• **Entries with model source code**:

====================

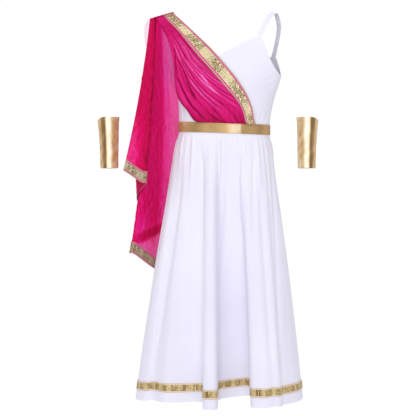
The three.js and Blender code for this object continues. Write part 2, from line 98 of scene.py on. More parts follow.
SKIRT_FOLDS = table(
    "turn x y lift",
    (0, 204, 0, 0), (14, 188, -52, 0), (26, 160, -92, 0), (34, 145, -108, 0), (38, 138, -134, 0),
    (46, 122, -143, 2), (54, 104, -153, 0), (62, 82, -152, 0), (68, 65, -138, 0), (72, 68, -98, 8),
    (76, 65, -62, 15), (84, 28, -50, 11), (91, 0, -54, 8), (95, -13, -62, 7), (98, -19, -86, 5),
    (101, -19, -130, 2), (104, -22, -172, 0), (109, -37, -183, 0), (114, -54, -170, 0), (117, -52, -126, 3),
    (121, -60, -100, 6), (132, -116, -100, 5), (143, -154, -94, 4), (153, -184, -60, 4), (162, -203, -58, 2),
    (171, -223, -32, 0), (180, -229, 0, 0), (198, -208, 68, 0), (212, -172, 118, 0), (223, -132, 124, 4),
    (233, -106, 160, 0), (243, -72, 164, 0), (252, -52, 118, 5), (262, -20, 108, 6), (271, 4, 152, 0),
    (281, 36, 172, 0), (291, 64, 146, 0), (302, 86, 108, 5), (316, 122, 118, 4), (330, 158, 124, 0),
    (345, 190, 72, 0), (360, 204, 0, 0),
)
# Softer folds of the skirt: from one turn and level to another, their bow, width and height
SKIRT_CREASES = table(
    "turn level end_turn end_level bow width height",
    (16, 0.05, 35, 0.85, 3, 9, -4), (47, 0.12, 46, 0.95, 4, 10, -4), (53, 0.04, 66, 0.6, -3, 8, -5.5),
    (69, 0.1, 73, 0.4, 0, 7, 4.5), (85, 0.03, 97, 0.72, -3, 8, -4.5), (108, 0.02, 108, 0.7, 0, 10, 4),
    (118, 0.03, 120, 0.9, 0, 8, -4), (145, 0.1, 157, 0.92, -5, 11, -5.5), (133, 0.25, 130, 0.9, 4, 16, 4),
    (170, 0.1, 174, 0.8, 3, 11, -4), (195, 0.08, 200, 0.85, 4, 12, -5), (222, 0.04, 228, 0.7, -4, 10, 4.5),
    (243, 0.1, 250, 0.9, 3, 9, -4.5), (268, 0.03, 262, 0.7, 0, 9, -4), (285, 0.05, 281, 0.8, 4, 11, 4.5),
    (303, 0.1, 306, 0.9, -4, 10, -4.5), (326, 0.06, 322, 0.8, 3, 11, 4), (343, 0.15, 346, 0.9, -3, 10, -4),
)
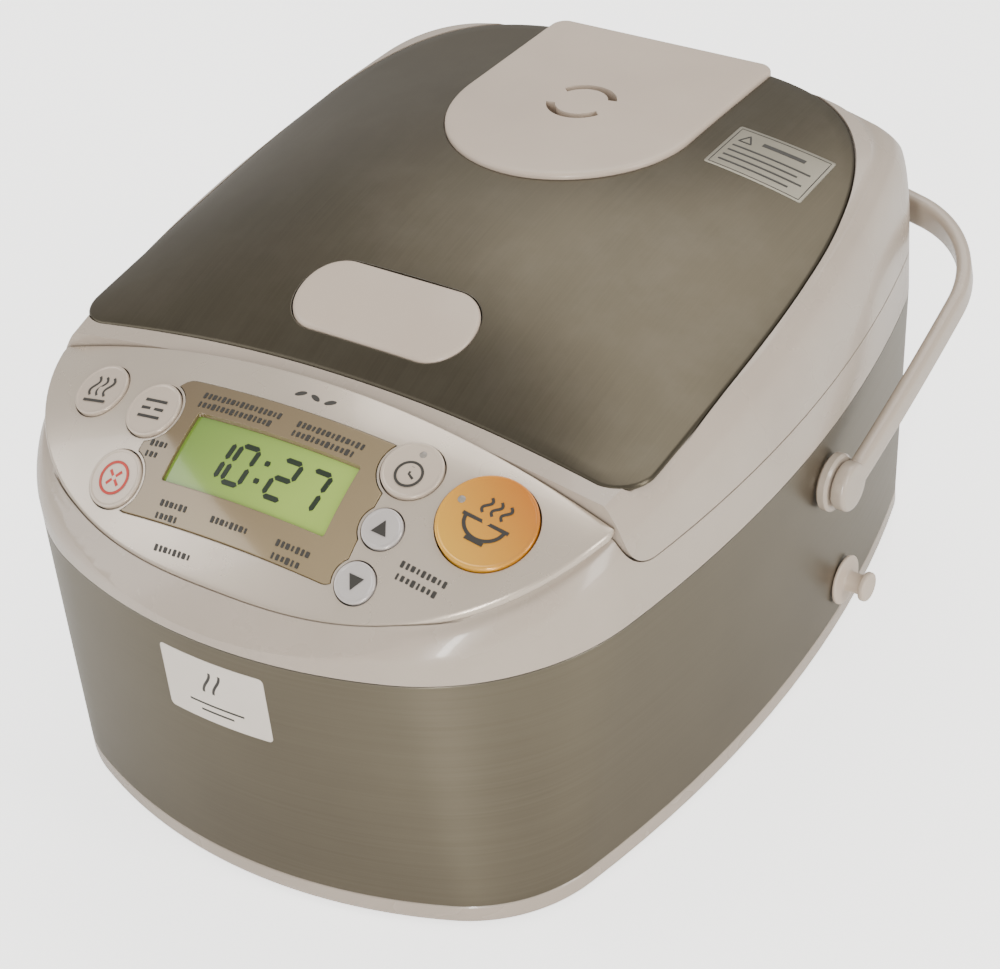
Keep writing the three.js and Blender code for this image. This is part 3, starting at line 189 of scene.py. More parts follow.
@dataclass(frozen=True)
class BodyPlan:
    """Closed plan of the body made of tangent arcs, the same on both sides of X = 0."""

    half_width: float
    front: float
    rear: float
    front_corner: float
    rear_corner: float
    widest_y: float = -7.4
    side_radius: float = 433
    front_radius: float = 171
    rear_radius: float = 282

    def outline(self, inset: float = 0) -> list[Point2]:
        """Points of the plan, moved inwards by an inset.

        Args:
            inset: How far inside the plan the outline runs.

        Returns:
            The points, anticlockwise from the middle of the front.
        """
        side_r, front_r, rear_r = (r - inset for r in (self.side_radius, self.front_radius, self.rear_radius))
        near_r, far_r = max(self.front_corner - inset, 2), max(self.rear_corner - inset, 2)
        side = (self.half_width - self.side_radius, self.widest_y)
        ahead = (0.0, self.front_radius - self.front)
        behind = (0.0, self.rear - self.rear_radius)
        near = meet(side, side_r - near_r, ahead, front_r - near_r, lambda p: p[0] - p[1])
        far = meet(side, side_r - far_r, behind, rear_r - far_r, lambda p: p[0] + p[1])
        half = [
            *arc(ahead, front_r, -math.pi / 2, angle_to(ahead, near), 14),
            *arc(near, near_r, angle_to(ahead, near), angle_to(side, near), 26),
            *arc(side, side_r, angle_to(side, near), angle_to(side, far), 18),
            *arc(far, far_r, angle_to(side, far), angle_to(behind, far), 22),
            *arc(behind, rear_r, angle_to(behind, far), math.pi / 2, 14),
        ]
        return [*half, (0.0, self.rear - inset), *[(-x, y) for x, y in reversed(half[1:])]]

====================

Nothing should be left out: return all of the records exactly.

• **Task answer**:
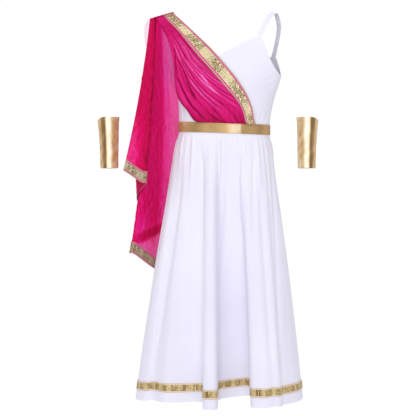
The three.js and Blender code for this object continues. Write part 2, from line 98 of scene.py on. More parts follow.
SKIRT_FOLDS = table(
    "turn x y lift",
    (0, 204, 0, 0), (14, 188, -52, 0), (26, 160, -92, 0), (34, 145, -108, 0), (38, 138, -134, 0),
    (46, 122, -143, 2), (54, 104, -153, 0), (62, 82, -152, 0), (68, 65, -138, 0), (72, 68, -98, 8),
    (76, 65, -62, 15), (84, 28, -50, 11), (91, 0, -54, 8), (95, -13, -62, 7), (98, -19, -86, 5),
    (101, -19, -130, 2), (104, -22, -172, 0), (109, -37, -183, 0), (114, -54, -170, 0), (117, -52, -126, 3),
    (121, -60, -100, 6), (132, -116, -100, 5), (143, -154, -94, 4), (153, -184, -60, 4), (162, -203, -58, 2),
    (171, -223, -32, 0), (180, -229, 0, 0), (198, -208, 68, 0), (212, -172, 118, 0), (223, -132, 124, 4),
    (233, -106, 160, 0), (243, -72, 164, 0), (252, -52, 118, 5), (262, -20, 108, 6), (271, 4, 152, 0),
    (281, 36, 172, 0), (291, 64, 146, 0), (302, 86, 108, 5), (316, 122, 118, 4), (330, 158, 124, 0),
    (345, 190, 72, 0), (360, 204, 0, 0),
)
# Softer folds of the skirt: from one turn and level to another, their bow, width and height
SKIRT_CREASES = table(
    "turn level end_turn end_level bow width height",
    (16, 0.05, 35, 0.85, 3, 9, -4), (47, 0.12, 46, 0.95, 4, 10, -4), (53, 0.04, 66, 0.6, -3, 8, -5.5),
    (69, 0.1, 73, 0.4, 0, 7, 4.5), (85, 0.03, 97, 0.72, -3, 8, -4.5), (108, 0.02, 108, 0.7, 0, 10, 4),
    (118, 0.03, 120, 0.9, 0, 8, -4), (145, 0.1, 157, 0.92, -5, 11, -5.5), (133, 0.25, 130, 0.9, 4, 16, 4),
    (170, 0.1, 174, 0.8, 3, 11, -4), (195, 0.08, 200, 0.85, 4, 12, -5), (222, 0.04, 228, 0.7, -4, 10, 4.5),
    (243, 0.1, 250, 0.9, 3, 9, -4.5), (268, 0.03, 262, 0.7, 0, 9, -4), (285, 0.05, 281, 0.8, 4, 11, 4.5),
    (303, 0.1, 306, 0.9, -4, 10, -4.5), (326, 0.06, 322, 0.8, 3, 11, 4), (343, 0.15, 346, 0.9, -3, 10, -4),
)
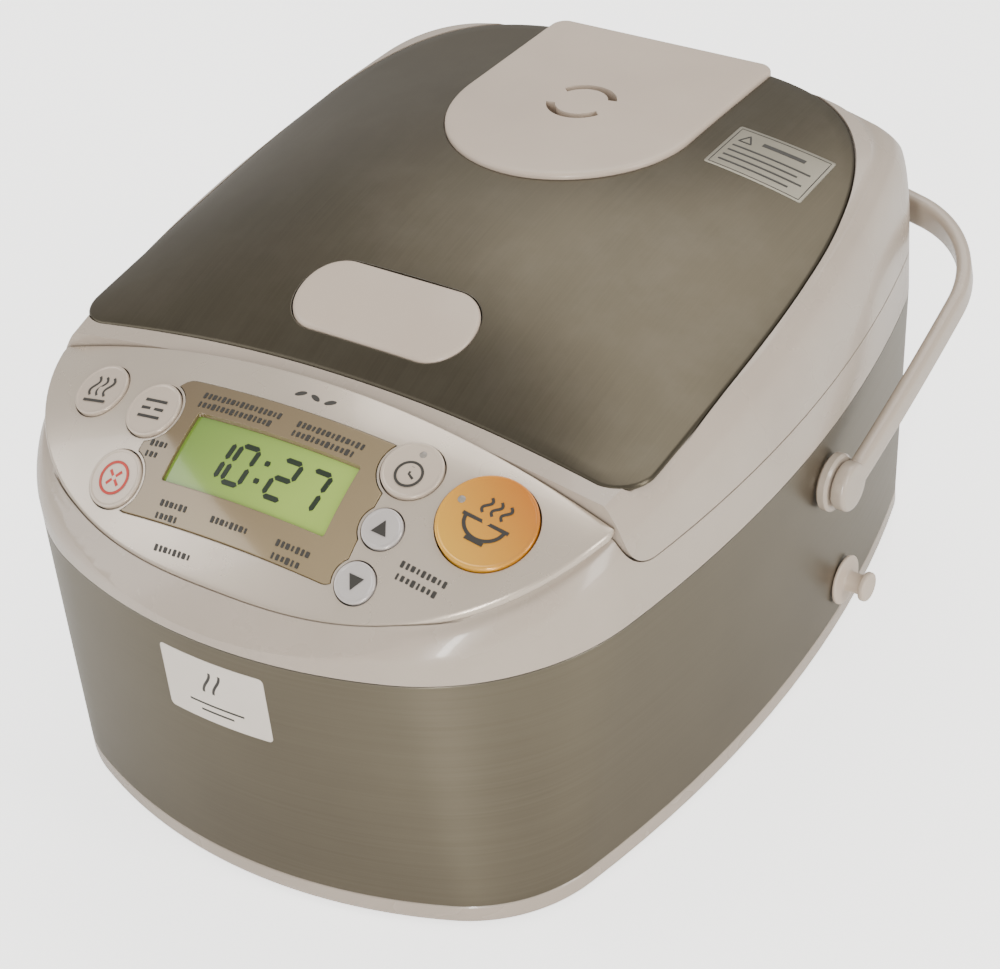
Keep writing the three.js and Blender code for this image. This is part 3, starting at line 189 of scene.py. More parts follow.
@dataclass(frozen=True)
class BodyPlan:
    """Closed plan of the body made of tangent arcs, the same on both sides of X = 0."""

    half_width: float
    front: float
    rear: float
    front_corner: float
    rear_corner: float
    widest_y: float = -7.4
    side_radius: float = 433
    front_radius: float = 171
    rear_radius: float = 282

    def outline(self, inset: float = 0) -> list[Point2]:
        """Points of the plan, moved inwards by an inset.

        Args:
            inset: How far inside the plan the outline runs.

        Returns:
            The points, anticlockwise from the middle of the front.
        """
        side_r, front_r, rear_r = (r - inset for r in (self.side_radius, self.front_radius, self.rear_radius))
        near_r, far_r = max(self.front_corner - inset, 2), max(self.rear_corner - inset, 2)
        side = (self.half_width - self.side_radius, self.widest_y)
        ahead = (0.0, self.front_radius - self.front)
        behind = (0.0, self.rear - self.rear_radius)
        near = meet(side, side_r - near_r, ahead, front_r - near_r, lambda p: p[0] - p[1])
        far = meet(side, side_r - far_r, behind, rear_r - far_r, lambda p: p[0] + p[1])
        half = [
            *arc(ahead, front_r, -math.pi / 2, angle_to(ahead, near), 14),
            *arc(near, near_r, angle_to(ahead, near), angle_to(side, near), 26),
            *arc(side, side_r, angle_to(side, near), angle_to(side, far), 18),
            *arc(far, far_r, angle_to(side, far), angle_to(behind, far), 22),
            *arc(behind, rear_r, angle_to(behind, far), math.pi / 2, 14),
        ]
        return [*half, (0.0, self.rear - inset), *[(-x, y) for x, y in reversed(half[1:])]]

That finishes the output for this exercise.